At this point you might be thinking, this is all very interesting but what does it have to do with my holiday to Slovenia? Well…
Slovenia’s Karst region is home to some awesome cave systems, and we use ‘awesome’ in the truest sense of the word. The two largest are Škocjan Caves and Postojna Caves. Škocjan Caves were first explored at the end of the 19thcentury and the system has one of the largest underground chambers in the world. The cave system was carved by the Reka River and one of the highlights of a visit is crossing the Cerkevnik Bridge, suspended 50m above the riverbed. We decided, however, to visit the Postojna Caves.
Hollowed out by the Pivka River two million years ago, the total system covers approximately 24 km. On a guided tour, lasting for an hour and a half, you can see around 5km of the cave. One of the many highlights of the tour is entering the caves via an underground train. Even as an adult it is impossible the resist the frisson of excitement caused by the train going deeper underground and the feel of the air getting colder.
The tour starts in the Great Mountain cavern, which could easily be used by the Phantom from the Phantom of the Opera as his underground lair. Marvel in wonder at the spectacle created by stalactites and stalagmites of varying shapes and sizes before going further into the caves via the Russian Bridge – a bridge built by prisoners of war during the First World War. The tour guides are knowledgeable and tell you lots of interesting information about the discovery and exploration of the caves, as well as the part they played during war time.
Before you the end of the tour you will have the opportunity to meet the ‘human fish’, otherwise known as Proteus anguinus. This species is the only vertebrate in Europe which is found exclusively underground. It is called the human fish because of its pinkish-coloured skin, caused by the fact that it does not have any protective pigmentation. It has never developed eyes and can live up to 100 years, although the average life span is around 69 years.
The last part of the cave you will enter before re-boarding the train is the Concert Hall. It is the largest chamber in the system and is used for concerts, being able to seat up to 10,000 people.
Located 9km from Postojna Caves is Predjama Castle, an incredible fortification built into the side of a cliff. Parts of the castle date back to the very beginning of the 13thcentury but the majority of the castle now standing dates to the 16thcentury. Take one look at the castle and it is difficult not to be astonished by its sheer impregnable nature.
The ticket price includes an audio tour which is interesting and informative and takes you all over the castle. If you follow the full tour you need to be prepared for scaling one or two narrow staircases. Undoubtedly, one of the highlights is the chance to go deep into the cavern and learn about its defensive history. If you visit between June and September it is possible to visit the cave system underneath the castle, although you need to book tickets at least three days in advance.
It is possible to purchase a joint ticket for the caves and the castle and a shuttle bus runs between the two in July and August. This bus is free for those who have bought a joint ticket. There is parking available at the castle if you make your own way there.

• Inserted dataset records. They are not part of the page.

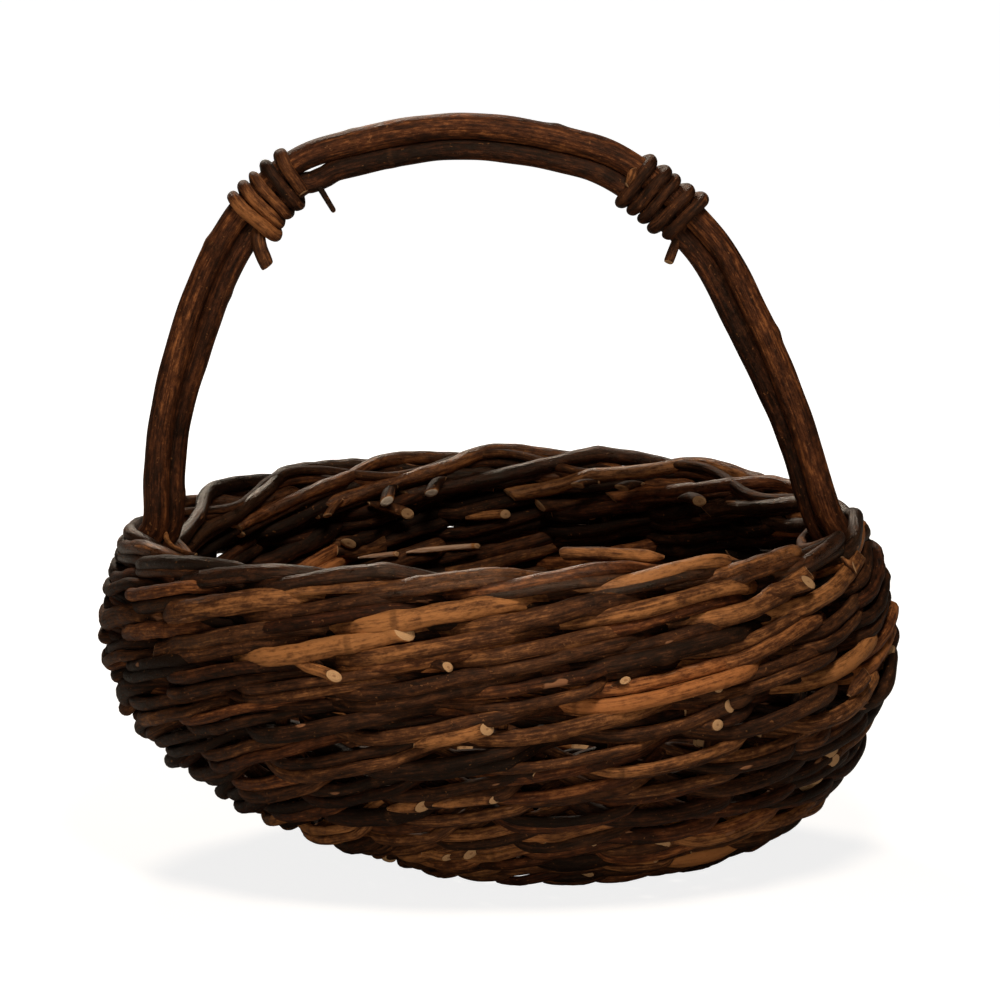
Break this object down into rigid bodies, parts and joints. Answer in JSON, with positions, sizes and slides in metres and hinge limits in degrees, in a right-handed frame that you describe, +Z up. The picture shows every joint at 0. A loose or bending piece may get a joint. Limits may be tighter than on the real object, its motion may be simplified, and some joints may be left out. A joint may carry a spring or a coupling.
{
  "type": "twig basket",
  "caption": "Round-bellied basket woven from dark unpeeled twigs, with a twig border and a bow handle of two rods bound with vine at both shoulders.",
  "frame": {"origin": "middle of the bounding box, on the surface that the basket stands on", "axes": "+Z up, X across the handle's arch with +X to the right in the picture, -Y towards the front"},
  "size_m": [0.4001, 0.3692, 0.375],
  "materials": {
    "wall_twigs": "unpeeled bark",
    "stake_twigs": "unpeeled bark",
    "base_twigs": "unpeeled bark",
    "handle_rods": "smooth bark",
    "binding_vine": "vine bark"
  },
  "bodies": {
    "root": {"wall_course_01": "wall_twigs", "wall_course_02": "wall_twigs", "wall_course_03": "wall_twigs", "wall_course_04": "wall_twigs", "wall_course_05": "wall_twigs", "wall_course_06": "wall_twigs", "wall_course_07": "wall_twigs", "wall_course_08": "wall_twigs", "wall_course_09": "wall_twigs", "wall_course_10": "wall_twigs", "wall_course_11": "wall_twigs", "wall_course_12": "wall_twigs", "side_stake_01": "stake_twigs", "side_stake_02": "stake_twigs", "side_stake_03": "stake_twigs", "side_stake_04": "stake_twigs", "side_stake_05": "stake_twigs", "side_stake_06": "stake_twigs", "side_stake_07": "stake_twigs", "side_stake_08": "stake_twigs", "side_stake_09": "stake_twigs", "side_stake_10": "stake_twigs", "side_stake_11": "stake_twigs", "side_stake_12": "stake_twigs", "side_stake_13": "stake_twigs", "side_stake_14": "stake_twigs", "side_stake_15": "stake_twigs", "side_stake_16": "stake_twigs", "side_stake_17": "stake_twigs", "side_stake_18": "stake_twigs", "side_stake_19": "stake_twigs", "side_stake_20": "stake_twigs", "base_stick_01": "base_twigs", "base_stick_02": "base_twigs", "base_stick_03": "base_twigs", "base_stick_04": "base_twigs", "base_stick_05": "base_twigs", "base_stick_06": "base_twigs", "base_stick_07": "base_twigs", "base_stick_08": "base_twigs", "base_stick_09": "base_twigs", "base_stick_10": "base_twigs", "base_weaver_1": "base_twigs", "base_weaver_2": "base_twigs", "handle_outer_rod": "handle_rods", "handle_inner_rod": "handle_rods", "left_binding": "binding_vine", "right_binding": "binding_vine"}
  },
  "joints": []
}
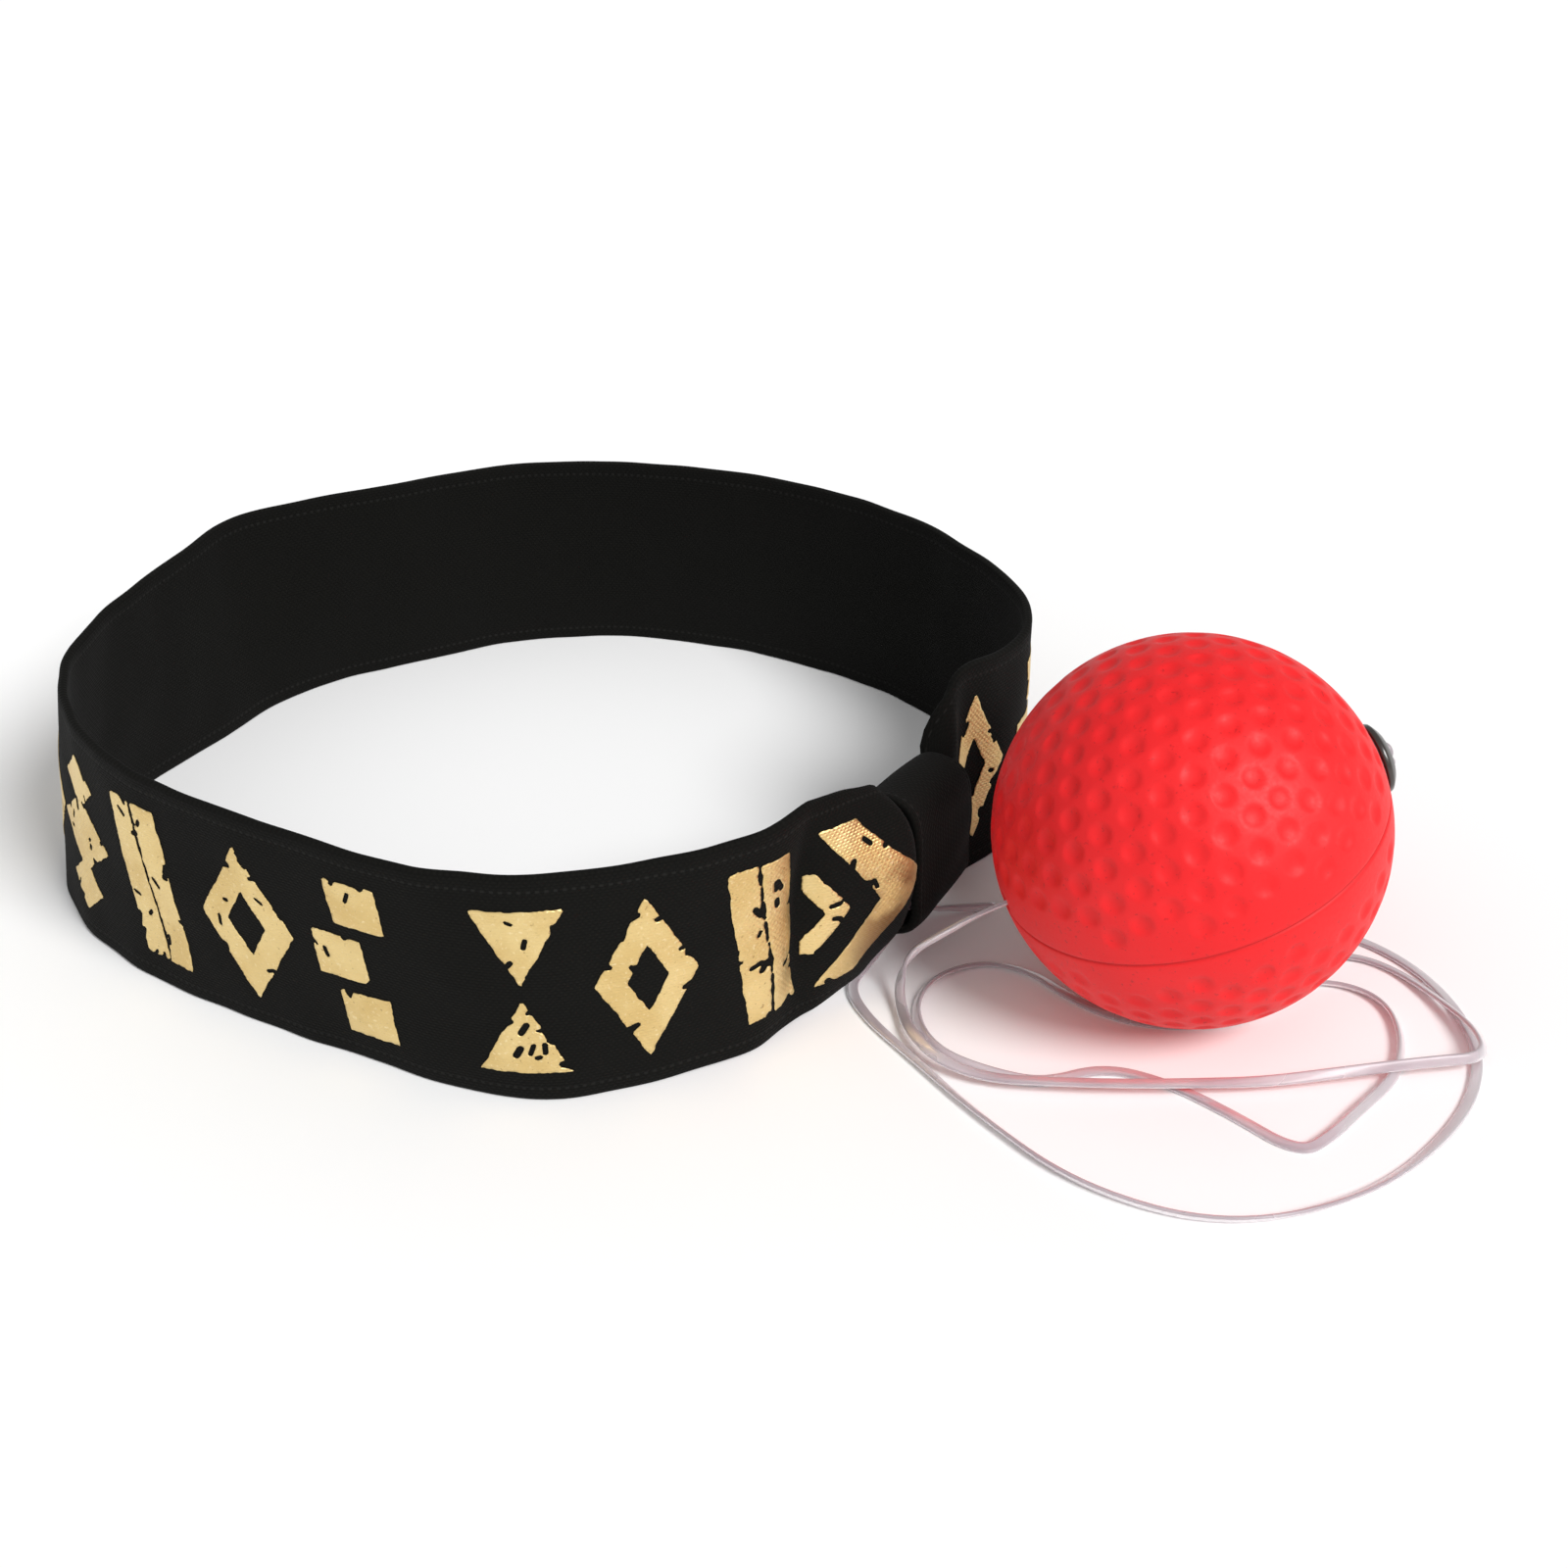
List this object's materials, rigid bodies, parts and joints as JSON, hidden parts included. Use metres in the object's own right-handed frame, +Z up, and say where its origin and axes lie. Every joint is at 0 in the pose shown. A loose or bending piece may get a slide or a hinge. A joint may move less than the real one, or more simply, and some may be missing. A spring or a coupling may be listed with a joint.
{
  "type": "reflex ball headband",
  "caption": "Elastic webbing headband loop whose pinched ends are held by a wrap, with a dimpled foam ball on a flat clear elastic cord that is knotted behind a domed stopper.",
  "frame": {"origin": "on the surface it stands on, under the middle of the box round the strap and ball", "axes": "+X from the strap's plain side towards the ball's side, +Y away from the ball's front, +Z up across the strap's width"},
  "size_m": [0.2295, 0.1773, 0.061],
  "materials": {
    "webbing": "matte",
    "wrap_webbing": "matte",
    "foil": "satin",
    "thread": "matte",
    "clear_elastic": "gloss",
    "ball_foam": "matte",
    "stopper_plastic": "gloss"
  },
  "bodies": {
    "headband": {"headband_strap": "webbing", "foil_print": "foil", "lap_seam_stitches": "thread", "knot_wrap": "wrap_webbing", "wrap_seam_stitches": "thread", "cord_waist_loop": "clear_elastic", "cord_anchor_knot": "clear_elastic", "cord_free_run": "clear_elastic", "cord_tail": "clear_elastic"},
    "ball": {"foam_ball": "ball_foam"},
    "cord_end": {"cord_in_ball": "clear_elastic", "cord_end_knot": "clear_elastic"},
    "stopper": {"stopper_disc": "stopper_plastic"}
  },
  "joints": [
    {"name": "ball_spin", "type": "hinge", "parent": "headband", "child": "ball", "pos_m": [0.076, -0.0455, 0.0305], "axis": [0.9326, 0.1937, 0.3045], "continuous": true},
    {"name": "cord_pull", "type": "slide", "parent": "ball", "child": "cord_end", "axis": [0.9326, 0.1937, 0.3045], "range_m": [0, 0.008]},
    {"name": "stopper_spin", "type": "hinge", "parent": "cord_end", "child": "stopper", "pos_m": [0.076, -0.0455, 0.0305], "axis": [0.9326, 0.1937, 0.3045], "continuous": true}
  ]
}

From Predjama we made our way to Otočec in the south-east of Slovenia.
Day 7 – Otočec, Slovenia
Whilst researching places to stay in Slovenia we came across the Hotel Grad Otočec. This boutique hotel is actually a castle situated on an islet in the middle of the Krka River. The castle looks like something from a fairy-tale and the oldest parts date back to the middle of the 13th century. This 5-star hotel is a member of the Relais & Chateaux group and is a true luxurious and romantic experience. Once we had seen pictures of the hotel we didn’t need much persuading to stay there and that is how we came to choose Otočec as our next destination.
The closest town to Otočec is Novo Mesto but our plan was to spend two nights here relaxing and luxuriating rather than exploring. It was pure bliss to wander the grounds of the hotel and around the islet, sitting and watching the river and reading. The Hotel Sport is nearby and guests at the Hotel Grad Otočec have the use of that hotel’s facilities. You have to cross a busy road to get to the hotel but it only takes a couple of minutes to walk to. We made the most of the clay tennis courts at the hotel and got in some practice before returning to relaxing.
If you are looking for somewhere beautiful and unusual to stay, and with a fantastic restaurant, you can’t go wrong with the Hotel Grad Otočec. It is unlike us to choose a destination to visit based on a hotel as we usually make holiday plans based on location first. However, with this particular hotel we still felt as if we were having a unique Slovenian experience rather than a generic hotel one. After all, how many opportunities are there to stay in a medieval castle on its own islet in the middle of a river?!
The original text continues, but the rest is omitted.